Look for the string "materials" and copy every line that has it.

.....

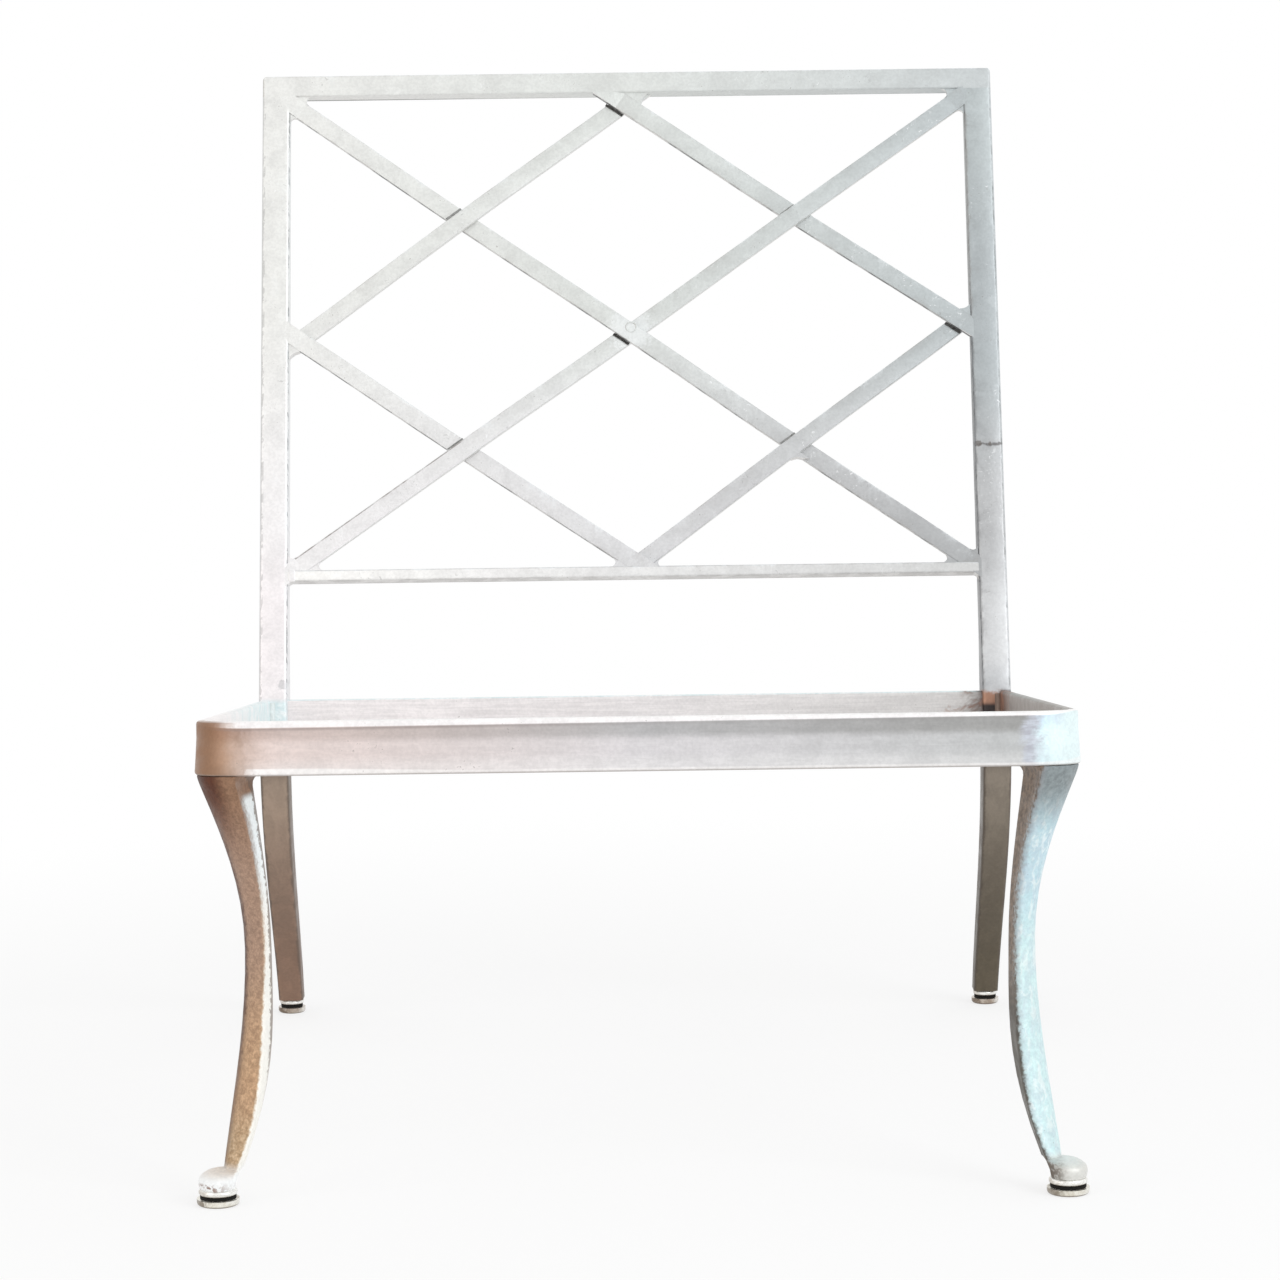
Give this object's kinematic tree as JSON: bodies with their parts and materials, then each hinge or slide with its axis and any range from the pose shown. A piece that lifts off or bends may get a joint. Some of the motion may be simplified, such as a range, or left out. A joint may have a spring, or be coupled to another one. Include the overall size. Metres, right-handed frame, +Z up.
{
  "type": "outdoor lounge chair",
  "caption": "Armless outdoor lounge chair frame of cast aluminium, with a woven lattice back, cabriole front legs and swept rear legs on cushioned glides.",
  "frame": {"origin": "on the floor, under the middle of the whole frame", "axes": "+X to the right when the chair is seen from the front, +Y from front to back, +Z up"},
  "size_m": [0.667, 0.7912, 0.8499],
  "materials": {
    "cast_aluminium": "cast and hand-finished aluminium, silver grey, fine grain, satin",
    "weld_bead": "welded and ground aluminium, satin",
    "glide_cup": "nickel-plated steel, worn gloss",
    "glide_steel": "plated steel, satin",
    "glide_rubber": "black rubber, matt"
  },
  "bodies": {
    "root": {"seat_front_rail": "cast_aluminium", "seat_left_rail": "cast_aluminium", "seat_right_rail": "cast_aluminium", "seat_rear_rail": "cast_aluminium", "left_back_post": "cast_aluminium", "right_back_post": "cast_aluminium", "back_top_rail": "cast_aluminium", "back_lower_rail": "cast_aluminium", "long_bar_falling": "cast_aluminium", "long_bar_rising": "cast_aluminium", "short_bar_upper_left": "cast_aluminium", "short_bar_upper_right": "cast_aluminium", "short_bar_lower_left": "cast_aluminium", "short_bar_lower_right": "cast_aluminium", "front_left_leg": "cast_aluminium", "front_right_leg": "cast_aluminium", "lattice_welds": "weld_bead", "lower_rail_welds": "weld_bead", "seat_frame_welds": "weld_bead", "front_left_cup": "glide_cup", "front_right_cup": "glide_cup", "rear_left_cup": "glide_cup", "rear_right_cup": "glide_cup", "front_left_cushion": "glide_rubber", "front_right_cushion": "glide_rubber", "rear_left_cushion": "glide_rubber", "rear_right_cushion": "glide_rubber", "front_left_washer": "glide_steel", "front_right_washer": "glide_steel", "rear_left_washer": "glide_steel", "rear_right_washer": "glide_steel", "front_left_screw": "glide_steel", "front_right_screw": "glide_steel", "rear_left_screw": "glide_steel", "rear_right_screw": "glide_steel"}
  },
  "joints": []
}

.....

**Result of this exercise**.
Give this object's kinematic tree as JSON: bodies with their parts and materials, then each hinge or slide with its axis and any range from the pose shown. A piece that lifts off or bends may get a joint. Some of the motion may be simplified, such as a range, or left out. A joint may have a spring, or be coupled to another one. Include the overall size. Metres, right-handed frame, +Z up.
  "materials": {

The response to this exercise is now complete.